The Old House Woods folklore is unusually layered for a single Virginia site. The most-cited and most-repeated elements:
The Spanish galleon. Multiple oral-history accounts from the nineteenth and twentieth centuries describe a full-rigged Spanish galleon seen hovering above the trees at the edge of the woods, with figures of crewmen reportedly descending into the woods carrying lanterns. The Fairfield Foundation's oral-history collection includes interviews preserving this account across generations of Mathews County residents.
Pirate apparitions. A grey figure in worn period dress, sometimes appearing skull-faced at close approach, has been reported emerging from the water and walking toward the woods. The figure is associated locally with the broader pirate-burial-of-treasure tradition. Variants include Revolutionary War British soldiers said to have hidden Colonial-era treasure during the war.

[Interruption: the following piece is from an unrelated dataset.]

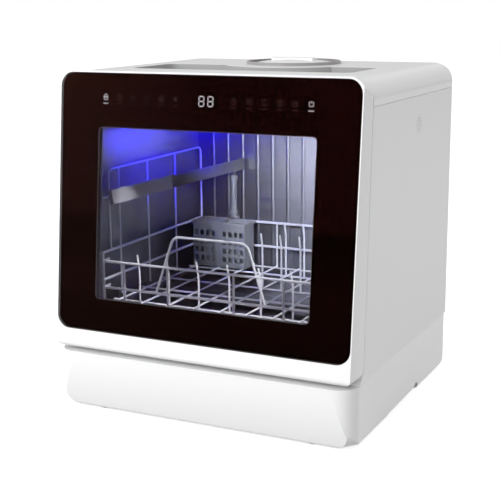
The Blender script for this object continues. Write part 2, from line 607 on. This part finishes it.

The digging. Visitors and adjacent landowners have reported the sound of shovels and metallic clanking from the woods at night, sometimes accompanied by visible light through the trees. The shoveling sound is among the oldest and most consistent elements in the local oral record.
Headless dogs. Two black headless dogs are repeatedly described as emerging from the woods to chase visitors, occasionally leaping onto vehicles. The headless-dog motif places the Old House Woods folklore within a wider Virginia and British folkloric tradition.
The green light. A brief, intensely bright green light reported to flash three times without disrupting night vision, traditionally understood by locals as a signal to leave. Encyclopedia Strange and the Williamsburg ghost-tour material both document this element.
Missing persons. Local tradition records that visitors who pressed too close to the buried treasure did not return from the woods. The Fairfield Foundation's oral history treats these as folkloric rather than as documented missing-persons cases.
The site's continued cultural presence is supported by the Virginia Department of Forestry's choice to include the woods in its Ghosts of Forests Past program.